Aim: Go through the material below and copy all lines with "corner".

Data provided:
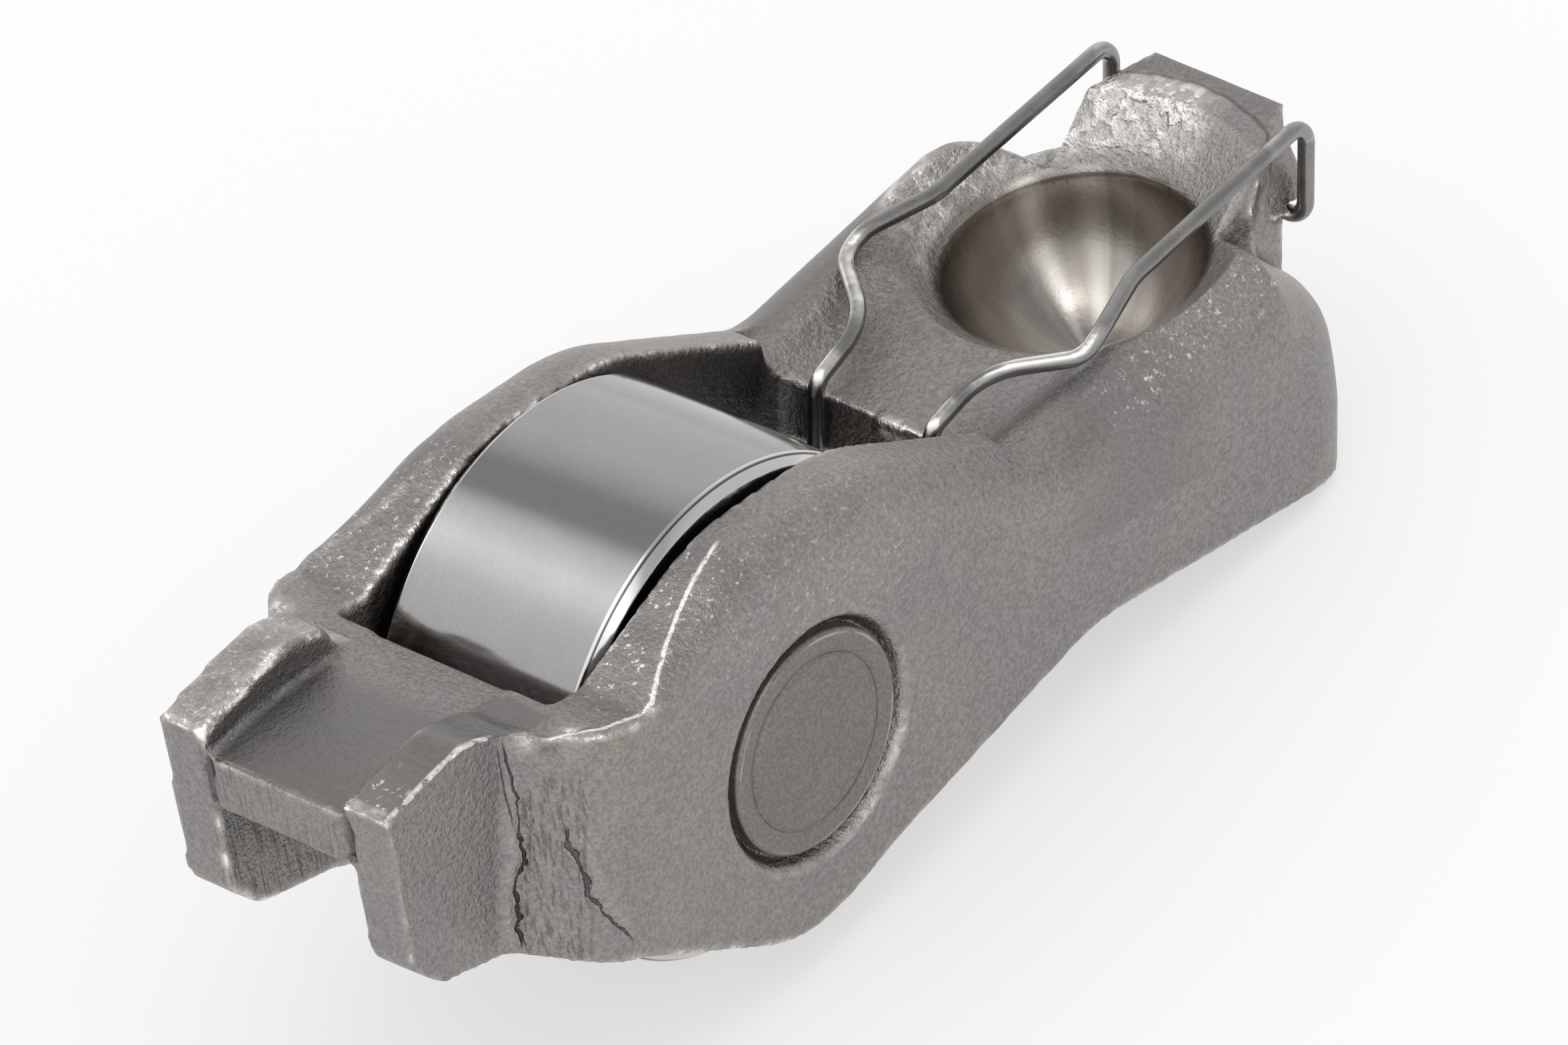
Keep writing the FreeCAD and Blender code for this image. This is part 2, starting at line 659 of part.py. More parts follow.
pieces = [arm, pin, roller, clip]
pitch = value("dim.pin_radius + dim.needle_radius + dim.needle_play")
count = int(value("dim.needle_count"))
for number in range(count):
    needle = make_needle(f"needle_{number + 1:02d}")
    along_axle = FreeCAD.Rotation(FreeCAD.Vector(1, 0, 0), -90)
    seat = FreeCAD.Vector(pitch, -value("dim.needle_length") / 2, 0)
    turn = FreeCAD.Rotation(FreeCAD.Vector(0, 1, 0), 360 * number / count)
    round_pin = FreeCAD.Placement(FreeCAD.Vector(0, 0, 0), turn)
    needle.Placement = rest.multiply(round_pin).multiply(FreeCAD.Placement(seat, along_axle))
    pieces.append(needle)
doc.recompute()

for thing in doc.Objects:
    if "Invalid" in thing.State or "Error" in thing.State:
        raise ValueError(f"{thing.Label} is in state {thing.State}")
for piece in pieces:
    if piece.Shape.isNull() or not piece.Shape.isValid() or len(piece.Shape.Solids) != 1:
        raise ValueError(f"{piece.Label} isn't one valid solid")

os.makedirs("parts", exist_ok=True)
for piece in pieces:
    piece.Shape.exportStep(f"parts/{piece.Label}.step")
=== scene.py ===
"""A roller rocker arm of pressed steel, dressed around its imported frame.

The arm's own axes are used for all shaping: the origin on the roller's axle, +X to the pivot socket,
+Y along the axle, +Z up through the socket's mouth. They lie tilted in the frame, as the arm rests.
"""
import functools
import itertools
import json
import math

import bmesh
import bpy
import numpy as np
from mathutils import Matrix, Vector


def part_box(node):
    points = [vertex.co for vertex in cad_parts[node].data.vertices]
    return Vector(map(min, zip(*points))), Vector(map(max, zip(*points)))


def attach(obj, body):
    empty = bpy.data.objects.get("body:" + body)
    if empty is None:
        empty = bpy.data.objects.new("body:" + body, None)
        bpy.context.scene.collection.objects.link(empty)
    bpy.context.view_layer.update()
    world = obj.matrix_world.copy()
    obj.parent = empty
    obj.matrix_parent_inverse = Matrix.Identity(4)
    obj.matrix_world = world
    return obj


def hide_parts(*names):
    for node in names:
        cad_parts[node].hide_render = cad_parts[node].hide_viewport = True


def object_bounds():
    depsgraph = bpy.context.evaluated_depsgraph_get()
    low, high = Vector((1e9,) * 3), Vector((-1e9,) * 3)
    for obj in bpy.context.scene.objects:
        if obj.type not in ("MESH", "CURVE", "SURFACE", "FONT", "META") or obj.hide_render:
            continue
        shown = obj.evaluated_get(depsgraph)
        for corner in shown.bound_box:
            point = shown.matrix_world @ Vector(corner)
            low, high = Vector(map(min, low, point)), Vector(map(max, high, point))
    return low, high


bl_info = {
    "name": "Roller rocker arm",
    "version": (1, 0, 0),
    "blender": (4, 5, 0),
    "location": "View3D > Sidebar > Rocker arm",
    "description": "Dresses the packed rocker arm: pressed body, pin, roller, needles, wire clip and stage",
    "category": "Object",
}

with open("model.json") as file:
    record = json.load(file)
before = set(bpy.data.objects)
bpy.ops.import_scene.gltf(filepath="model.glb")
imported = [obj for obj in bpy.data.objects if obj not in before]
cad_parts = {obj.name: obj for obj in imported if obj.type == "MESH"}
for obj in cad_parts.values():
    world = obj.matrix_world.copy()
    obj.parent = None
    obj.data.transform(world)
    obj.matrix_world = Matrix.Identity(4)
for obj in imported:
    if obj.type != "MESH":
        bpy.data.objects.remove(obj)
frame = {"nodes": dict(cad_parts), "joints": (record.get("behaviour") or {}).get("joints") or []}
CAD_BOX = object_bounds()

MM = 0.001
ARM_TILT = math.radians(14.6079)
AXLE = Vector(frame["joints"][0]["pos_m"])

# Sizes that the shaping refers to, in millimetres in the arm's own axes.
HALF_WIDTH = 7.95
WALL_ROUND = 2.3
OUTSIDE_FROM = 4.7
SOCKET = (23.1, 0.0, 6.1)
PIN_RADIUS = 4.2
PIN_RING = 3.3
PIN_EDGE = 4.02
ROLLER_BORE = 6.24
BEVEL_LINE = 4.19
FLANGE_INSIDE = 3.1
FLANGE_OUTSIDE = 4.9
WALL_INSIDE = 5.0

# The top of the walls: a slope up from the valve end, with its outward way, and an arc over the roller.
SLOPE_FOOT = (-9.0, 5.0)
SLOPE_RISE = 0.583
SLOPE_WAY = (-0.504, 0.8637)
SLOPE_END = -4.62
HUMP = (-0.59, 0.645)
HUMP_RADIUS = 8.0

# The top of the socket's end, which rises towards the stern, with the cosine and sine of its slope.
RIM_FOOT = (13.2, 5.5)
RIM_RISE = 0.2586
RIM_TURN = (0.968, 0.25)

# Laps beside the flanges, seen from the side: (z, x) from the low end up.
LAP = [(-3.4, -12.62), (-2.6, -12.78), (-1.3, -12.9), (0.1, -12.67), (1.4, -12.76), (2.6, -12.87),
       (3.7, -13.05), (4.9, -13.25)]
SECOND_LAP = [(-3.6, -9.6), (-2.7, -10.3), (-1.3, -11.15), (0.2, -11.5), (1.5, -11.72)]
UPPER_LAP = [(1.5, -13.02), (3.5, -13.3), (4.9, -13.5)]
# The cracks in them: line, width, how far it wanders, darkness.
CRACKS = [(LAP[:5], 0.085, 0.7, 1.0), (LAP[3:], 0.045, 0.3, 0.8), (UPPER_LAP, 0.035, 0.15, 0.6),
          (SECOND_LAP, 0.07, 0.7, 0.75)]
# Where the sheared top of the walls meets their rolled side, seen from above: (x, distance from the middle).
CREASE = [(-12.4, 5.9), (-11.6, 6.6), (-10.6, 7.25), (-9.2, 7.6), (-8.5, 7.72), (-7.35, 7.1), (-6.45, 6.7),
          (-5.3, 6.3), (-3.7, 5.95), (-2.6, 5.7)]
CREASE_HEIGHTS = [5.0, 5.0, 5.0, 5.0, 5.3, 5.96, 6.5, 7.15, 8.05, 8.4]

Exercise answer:
        for corner in shown.bound_box:
            point = shown.matrix_world @ Vector(corner)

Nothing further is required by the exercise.